Narc’s dark first year should give UhuRuto hope, but is there a plan?

What you need to know:

  • As we now know, Narc had a plan and many of the players in that government knew what they were doing
  • Does the UhuRuto team have a similarly carefully thought out plan?

One year after President Kibaki came into office, there was only gloom and doom abroad in the land. The coalition that brought him to power was tearing itself apart over the Bomas constitutional conference.

“Narc chiefs face stormy meeting at Awori’s house,” the Nation reported on January 4, 2004, a year to the week when Mr Kibaki was sworn in, describing severe intra-coalition tensions and an attempt to broker peace by Narc summit head Moody Awori.

Lecturers were on strike. In an op/ed in the Nation on January 2, 2004, Prof James ole Kiyiapi, at the time a senior lecturer at Moi University, lamented the “primitive” tactics the government had applied in dealing with the strike, including cutting off lecturers’ salaries.

The president was sick. In a country that had grown used to the highly visible President Moi, Mr Kibaki was out of view and there were whispers everywhere over who was truly in charge.

Sample two headlines in the Nation that month: “Kibaki must avoid stressing fracture” (25/01/2004) and “The kind of treatment that Nairobi hospital gives a head of state” (26/1/2004).

Mr Kibaki was not helping matters with his chaotic domestic arrangements. The “one family” statement had become the fodder for jokes in Kenya and beyond.

“They love our war of the wives,” Charles Onyango-Obbo chortled, reporting on the fascination with the saga around East Africa.

Most importantly, the economy was limping. One of the first things Narc did was to raise the salaries of teachers and policemen (and MPs, of course) and the government was struggling to balance the books.

In an article headlined “The economy’s simply not working” in the second week of October 2003, a respected economics commentator pointed out that everything seemed to be going wrong.

Interest rates had plunged massively, with mortgages going for 12 per cent down from nearly double that level yet an uncertain private sector was hesitant to borrow and a broke government was taking huge loans.

“You cannot grow when you borrow the economy’s savings to pay salaries,” he wrote.

PLAN

As we now know, Narc had a plan and many of the players in that government knew what they were doing.

A month after the gloom of January 2004, John Michuki unleashed the public transport regulations which were a major psychological milestone in showing wananchi that things had changed and a new way of doing things had to be embraced.

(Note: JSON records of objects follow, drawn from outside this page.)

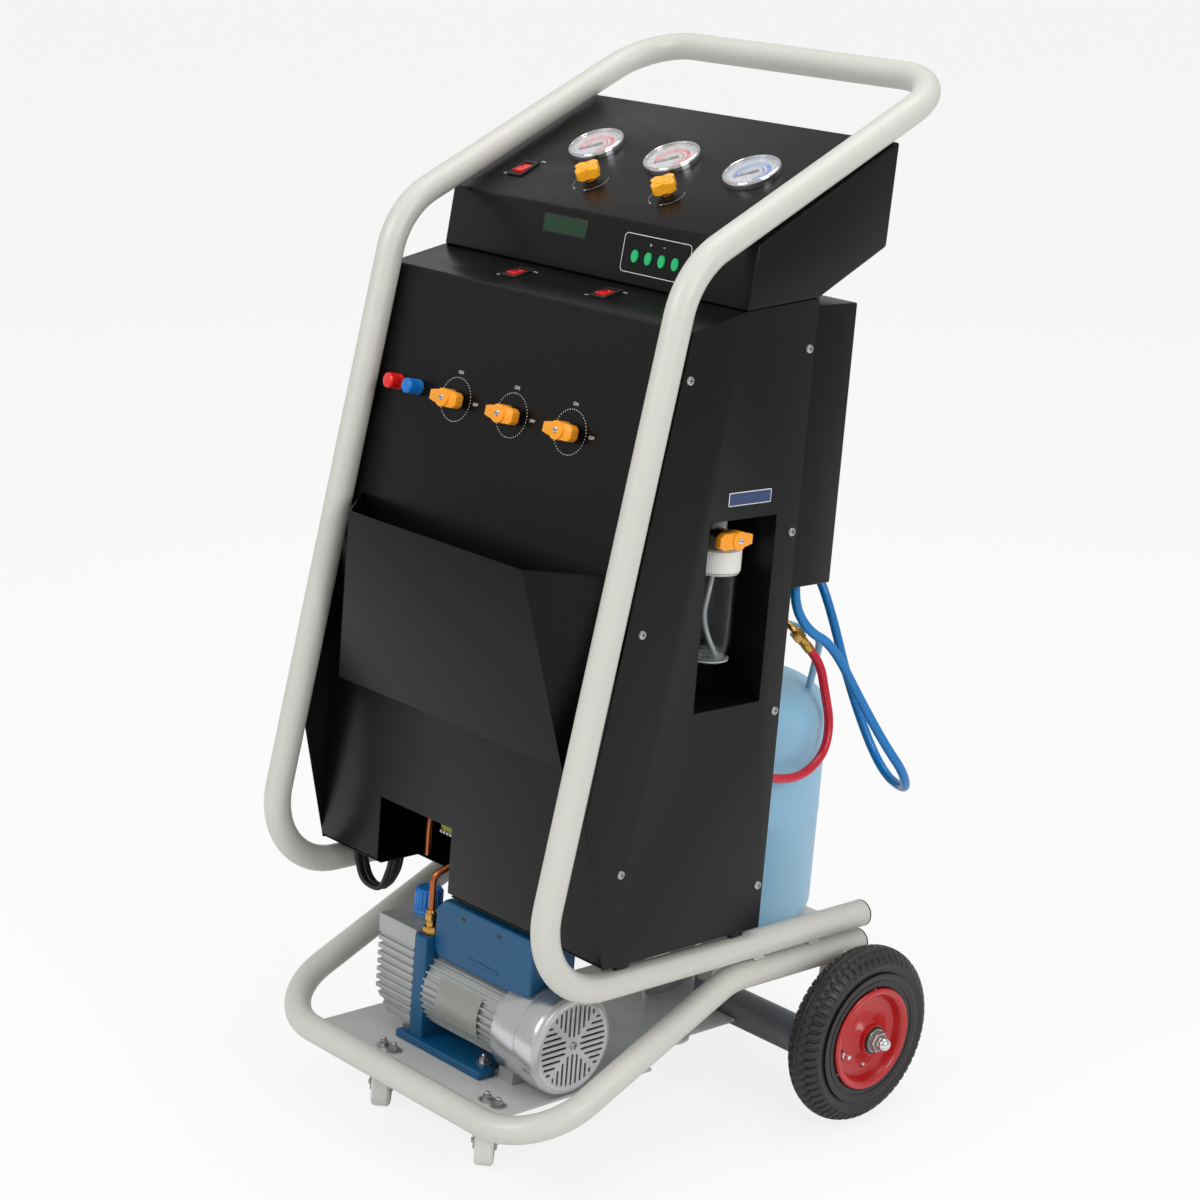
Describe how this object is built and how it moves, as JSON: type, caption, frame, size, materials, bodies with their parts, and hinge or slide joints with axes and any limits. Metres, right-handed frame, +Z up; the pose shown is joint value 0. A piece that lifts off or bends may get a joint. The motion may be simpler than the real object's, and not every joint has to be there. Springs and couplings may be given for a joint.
{
  "type": "air conditioning recharge station",
  "caption": "Wheeled air conditioning recharge station with gauge console, panel valves, vacuum pump, oil bottles, hoses and refrigerant tank on a tubular cart",
  "frame": {"origin": "on the floor at the middle of the footprint, taken without the hoses and the cord hank", "axes": "+X to the right of a user who faces the back of the machine from the front, +Y from the console side to the wheel and tank side, +Z up; the cart leans back by 6 degrees as it stands on its casters"},
  "size_m": [0.6874, 0.6776, 1.2164],
  "materials": {
    "frame_paint": "smooth satin powder coat",
    "black_plastic": "plain even finish",
    "zinc_steel": "plain even finish",
    "tyre_rubber": "matt moulded rubber",
    "red_rim": "plain even finish",
    "white_nylon": "plain even finish",
    "black_sheet": "smooth satin powder coat",
    "chrome_bezel": "plain even finish",
    "gauge_glass": "plain even finish",
    "orange_plastic": "plain even finish",
    "brass_fitting": "plain even finish",
    "port_cap_plastic": "plain even finish",
    "red_plastic": "plain even finish",
    "green_key": "plain even finish",
    "clear_bottle": "plain even finish",
    "white_plastic": "plain even finish",
    "pump_blue": "plain even finish",
    "cast_aluminium": "plain even finish",
    "blue_plastic": "plain even finish",
    "compressor_black": "plain even finish",
    "tank_blue": "plain even finish",
    "hose_blue": "plain even finish",
    "hose_red": "plain even finish",
    "black_rubber": "plain even finish"
  },
  "bodies": {
    "cart": {"axle_carrier": "frame_paint", "axle_hardware": "zinc_steel", "base_plate": "frame_paint", "blue_hose": "hose_blue", "compressor": "compressor_black", "console_box": "black_sheet", "document_pocket": "black_sheet", "frame_plugs": "black_plastic", "front_panel": "black_sheet", "gauge_cases": "chrome_bezel", "gauge_glasses": "gauge_glass", "lower_frame": "frame_paint", "oil_bottle": "clear_bottle", "oil_bottle_cap": "white_plastic", "panel_valves": "brass_fitting", "port_caps": "port_cap_plastic", "power_cord_hank": "black_rubber", "pump_base": "pump_blue", "pump_cowl": "cast_aluminium", "pump_filler_cap": "blue_plastic", "pump_fitting": "brass_fitting", "pump_motor": "cast_aluminium", "pump_oil_case": "cast_aluminium", "pump_top": "pump_blue", "rear_box": "black_sheet", "rear_panel": "black_sheet", "red_hose": "hose_red", "side_panel_left": "black_sheet", "side_panel_right": "black_sheet", "switch_bezels": "black_plastic", "tank": "tank_blue", "tank_stand": "frame_paint", "tank_valve": "brass_fitting", "upper_frame": "frame_paint", "waste_oil_bottle": "clear_bottle"},
    "right_wheel": {"tyre_right": "tyre_rubber", "rim_right": "red_rim"},
    "left_wheel": {"tyre_left": "tyre_rubber", "rim_left": "red_rim"},
    "right_caster": {"caster_fork_right": "zinc_steel"},
    "left_caster": {"caster_fork_left": "zinc_steel"},
    "right_caster_wheel": {"caster_wheel_right": "white_nylon"},
    "left_caster_wheel": {"caster_wheel_left": "white_nylon"},
    "needle_left_body": {"needle_left": "black_plastic"},
    "needle_middle_body": {"needle_middle": "black_plastic"},
    "needle_right_body": {"needle_right": "black_plastic"},
    "console_knob_left_body": {"console_knob_left": "orange_plastic"},
    "console_knob_right_body": {"console_knob_right": "orange_plastic"},
    "valve_handle_left_body": {"valve_handle_left": "orange_plastic"},
    "valve_handle_middle_body": {"valve_handle_middle": "orange_plastic"},
    "valve_handle_right_body": {"valve_handle_right": "orange_plastic"},
    "niche_valve_handle_body": {"niche_valve_handle": "orange_plastic"},
    "rocker_console_body": {"rocker_console": "red_plastic"},
    "rocker_shelf_left_body": {"rocker_shelf_left": "red_plastic"},
    "rocker_shelf_right_body": {"rocker_shelf_right": "red_plastic"},
    "button_first_body": {"button_first": "green_key"},
    "button_second_body": {"button_second": "green_key"},
    "button_third_body": {"button_third": "green_key"},
    "button_fourth_body": {"button_fourth": "green_key"},
    "pump_fan_body": {"pump_fan": "black_plastic"}
  },
  "joints": [
    {"name": "right_wheel_turn", "type": "hinge", "parent": "cart", "child": "right_wheel", "pos_m": [0.294, 0.14145, 0.1075], "axis": [1, 0, 0], "continuous": true},
    {"name": "left_wheel_turn", "type": "hinge", "parent": "cart", "child": "left_wheel", "pos_m": [-0.294, 0.14145, 0.1075], "axis": [1, 0, 0], "continuous": true},
    {"name": "right_caster_swivel", "type": "hinge", "parent": "cart", "child": "right_caster", "pos_m": [0.095, -0.26117, 0.10356], "axis": [0, 0.1045, 0.9945], "continuous": true},
    {"name": "right_caster_wheel_turn", "type": "hinge", "parent": "right_caster", "child": "right_caster_wheel", "pos_m": [0.08369, -0.25768, 0.02855], "axis": [0.7071, 0.7032, -0.0739], "continuous": true},
    {"name": "left_caster_swivel", "type": "hinge", "parent": "cart", "child": "left_caster", "pos_m": [-0.095, -0.26117, 0.10356], "axis": [0, 0.1045, 0.9945], "continuous": true},
    {"name": "left_caster_wheel_turn", "type": "hinge", "parent": "left_caster", "child": "left_caster_wheel", "pos_m": [-0.10631, -0.25768, 0.02855], "axis": [0.7071, 0.7032, -0.0739], "continuous": true},
    {"name": "needle_left_turn", "type": "hinge", "parent": "cart", "child": "needle_left_body", "pos_m": [-0.1265, 0.11027, 1.10785], "axis": [0, 0.3653, -0.9309], "range_deg": [0, 270]},
    {"name": "needle_middle_turn", "type": "hinge", "parent": "cart", "child": "needle_middle_body", "pos_m": [0, 0.11027, 1.10785], "axis": [0, 0.3653, -0.9309], "range_deg": [0, 270]},
    {"name": "needle_right_turn", "type": "hinge", "parent": "cart", "child": "needle_right_body", "pos_m": [0.1265, 0.11027, 1.10785], "axis": [0, 0.3653, -0.9309], "range_deg": [0, 270]},
    {"name": "console_knob_left_turn", "type": "hinge", "parent": "cart", "child": "console_knob_left_body", "pos_m": [-0.0705, 0.04946, 1.08076], "axis": [0, 0.3653, -0.9309], "range_deg": [0, 330]},
    {"name": "console_knob_right_turn", "type": "hinge", "parent": "cart", "child": "console_knob_right_body", "pos_m": [0.054, 0.04946, 1.08076], "axis": [0, 0.3653, -0.9309], "range_deg": [0, 330]},
    {"name": "valve_handle_left_turn", "type": "hinge", "parent": "cart", "child": "valve_handle_left_body", "pos_m": [-0.092, -0.138, 0.8532], "axis": [0, -0.9572, 0.2895], "range_deg": [0, 90]},
    {"name": "valve_handle_middle_turn", "type": "hinge", "parent": "cart", "child": "valve_handle_middle_body", "pos_m": [0.004, -0.138, 0.8532], "axis": [0, -0.9572, 0.2895], "range_deg": [0, 90]},
    {"name": "valve_handle_right_turn", "type": "hinge", "parent": "cart", "child": "valve_handle_right_body", "pos_m": [0.1, -0.138, 0.8532], "axis": [0, -0.9572, 0.2895], "range_deg": [0, 90]},
    {"name": "niche_valve_turn", "type": "hinge", "parent": "cart", "child": "niche_valve_handle_body", "pos_m": [0.208, -0.02481, 0.74035], "axis": [1, 0, 0], "range_deg": [0, 90]},
    {"name": "rocker_console_tip", "type": "hinge", "parent": "cart", "child": "rocker_console_body", "pos_m": [-0.186, 0.04853, 1.0804], "axis": [1, 0, 0], "range_deg": [0, 24]},
    {"name": "rocker_shelf_left_tip", "type": "hinge", "parent": "cart", "child": "rocker_shelf_left_body", "pos_m": [-0.08, -0.05426, 0.98795], "axis": [1, 0, 0], "range_deg": [0, 24]},
    {"name": "rocker_shelf_right_tip", "type": "hinge", "parent": "cart", "child": "rocker_shelf_right_body", "pos_m": [0.0675, -0.05426, 0.98795], "axis": [1, 0, 0], "range_deg": [0, 24]},
    {"name": "button_first_press", "type": "slide", "parent": "cart", "child": "button_first_body", "axis": [0, 0.9722, -0.234], "range_m": [0, 0.0012], "stiffness_N_per_m": 800},
    {"name": "button_second_press", "type": "slide", "parent": "cart", "child": "button_second_body", "axis": [0, 0.9722, -0.234], "range_m": [0, 0.0012], "stiffness_N_per_m": 800},
    {"name": "button_third_press", "type": "slide", "parent": "cart", "child": "button_third_body", "axis": [0, 0.9722, -0.234], "range_m": [0, 0.0012], "stiffness_N_per_m": 800},
    {"name": "button_fourth_press", "type": "slide", "parent": "cart", "child": "button_fourth_body", "axis": [0, 0.9722, -0.234], "range_m": [0, 0.0012], "stiffness_N_per_m": 800},
    {"name": "pump_fan_turn", "type": "hinge", "parent": "cart", "child": "pump_fan_body", "pos_m": [0, -0.20423, 0.16696], "axis": [1, 0, 0], "continuous": true}
  ]
}
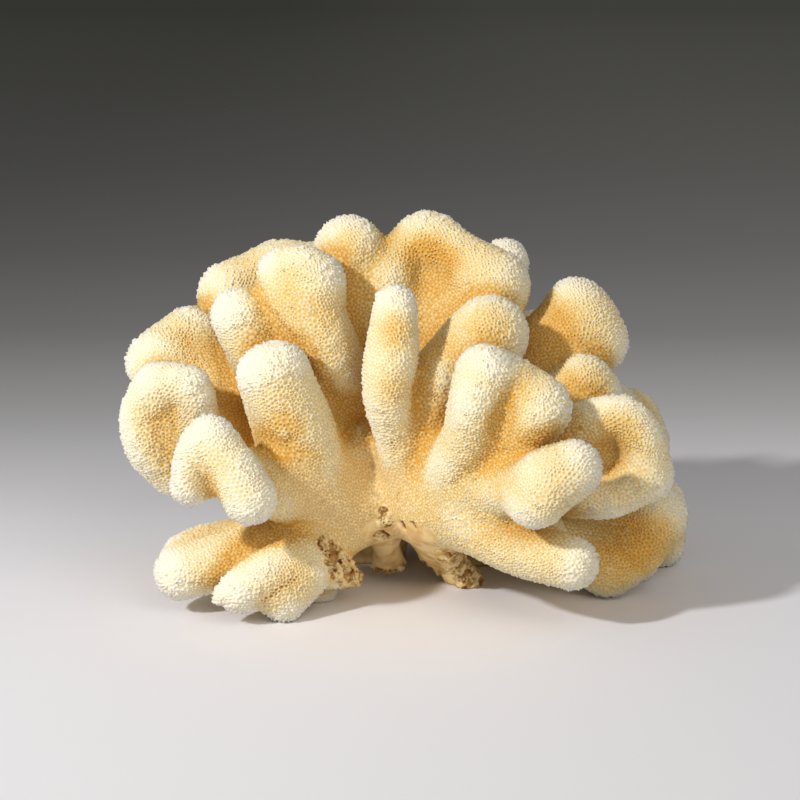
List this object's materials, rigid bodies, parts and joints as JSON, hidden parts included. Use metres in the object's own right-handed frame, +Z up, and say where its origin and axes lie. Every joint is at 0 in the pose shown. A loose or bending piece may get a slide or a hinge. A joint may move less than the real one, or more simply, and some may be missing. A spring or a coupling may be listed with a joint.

The banks – after throwing tantrums and claiming they would invest in treasury bills in Uganda and Tanzania – climbed down and lent to the private sector, unlocking a surge of business activity.

By 2006, the economy was growing at rates last seen decades before. In the Sunday Nation edition of October 12, 2003, a confident Prof Anyang’ Nyong’o had written a rejoinder to the gloomy analysis of Narc’s first few months in power and counselled patience.

He offered a highly sophisticated understanding of the problems inherited by Narc and the way forward for the economy. Narc had a blueprint. The Economic Recovery Strategy, Prof Nyong’o noted, was not a short term appeal for aid but a long-term agenda to breathe new life in the economy.

Time proved him right. Does the UhuRuto team have a similarly carefully thought out plan? Will they stick with their ambitious initiatives – delivering the railway on time in 2017 and the million-acre irrigation project? Or rather than having strategic goals are they just tacticians panicking after each crisis comes up? Time will tell. But they might want to read the words of Prof Nyong’o in his article where, with a trademark touch of arrogance and unerring confidence, he predicted that Narc would eventually come good:

“The government cannot afford to ignore the scepticism and air of disappointment that characterises media writing and bar talk. The jaded comments can only be overcome by government’s credibility and predictability.

The past nine months are just the beginning. I would urge the sceptics and cynics to give us room to establish our credibility through actual accomplishments in the days to come. It may take as many as five years before the results are clearly evident.”

Can UhuRuto make a similar claim? One hopes for Kenya’s sake that they have a plan.